Thursday, June 02, 2011



A few days ago DC Comics made the spoiler laced announcement that they will be re-booting their Universe again this September on the heels of their current Flashpoint event. The first time that they did this was the universe merging and retooling that was Crisis on Infinite Earths. Crisis was a story with a purpose, it took 45 years of jumbled continuity, multiple worlds and various versions and styles of iconic characters and smashed them all together into one singular planet and timeline. From then on in there were two kinds of DC super-hero stories, pre-Crisis and post-Crisis. There have been a few more instances of partial historical creative messing with DC history with story-lines the likes of Zero Hour, Infinite Crisis and Final Crisis. None of these follow-ups completely big banged things back to a whole new square one though.

My initial queasiness over this new universe announcement is the feeling that it isn't done for any kind of creative reasoning, but as an idea from the on high corporate bosses at Warner Bros that they want these characters simplified for the movie going masses. I am not so naive to not understand that comic books as any other creative endeavor of this type need to still pay its creators and be profitable. I continually don't understand why comic book companies think that it's a good idea to appeal to the movie going public who aren't buying comic books vs appeasing the true comic book reader. Marvel deleted Peter and Mary Jane's wedded bliss due to it being different from what happens in Spidey movies. They're making sure that Steve Rogers is back in the Captain America costume for when the movie comes out July 22nd. And they're notorious for in recent years confusingly putting titles back to number 1, then changing their mind to put the title back to it's original run, then maybe just randomly releasing a Wolverine # 1000. Very confusing stuff. I thought DC was better than that.
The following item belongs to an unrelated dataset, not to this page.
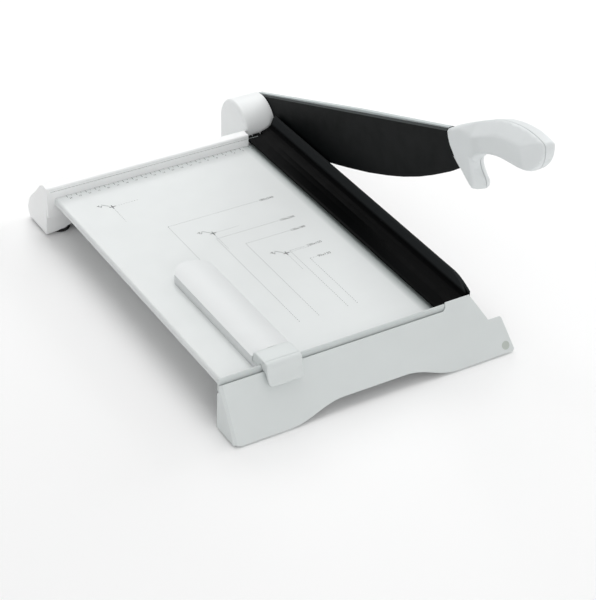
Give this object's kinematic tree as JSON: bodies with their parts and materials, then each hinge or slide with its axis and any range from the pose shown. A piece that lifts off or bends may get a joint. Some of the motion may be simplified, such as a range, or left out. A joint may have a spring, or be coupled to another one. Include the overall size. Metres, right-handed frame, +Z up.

DC will not only reboot. They will also restart 52 titles (52 is an important number in DC lore of late). Meaning that insanely long runs on books like Detective and Action will interrupt for the first time since the late 1930's. I do not like this. It seems even more out of place considering that there's been giant mythologies built up not only in the past twenty-five year, but very much in the last few years that will all be derailed. Grant Morrison (my favorite writer in any medium) has done some phenomenal things with the Batman books in the past few years. The biggest things maybe being the original Robin graduating up to donning the Batman cape and cowl, and Bruce Wayne's crazy son becoming a snarky boy wonder with delusions of grandeur. I also grew up in a world where my Green Lantern was a jerk named Guy Gardner, not Hal Jordan, and my Flash was Kid Flash graduate Wally West, not Barry Allen.

I'm not sure I want to read a shared universe where those characters don't exist. Do we really need to read about Superman meeting Lois again, or Batman meeting a circus performer kid sidekick, or all the rest of the bazillion histories of these characters? Seems kind of boring to me. Comics of late, much like movies and TV, seem very guilty of looking back instead of ahead. Especially Geoff Johns, one of DC's big creative inputs, seems to really not like the new. In his reign, he's brought back Hal Jordan Green Lantern and Barry Allen Flash. Which were two of the great DC death plot-lines and amazing pieces of comic book writings. He zapped things back to the norm that the masses would remember (or at least his generation of the masses, since both characters were in themselves re-toolings of older DC characters), negating the work of other creators. The past is important, icons are important, mythology is important...but how about let's evolve to some new stuff here?

Though, that fear change rant aside, this is not only a comic story, it's DC comics story. And I'm not convinced that this isn't really an erasing of 25 years of continuity, but just a JJ Abrams Star Trek style alternate universe. Plus, this does open up one very important possibility for me. This could mean that one of my favorite characters could now be magically back to life. If Blue Beetle is back, that just might be the bribe that I need to look the other way on all of this.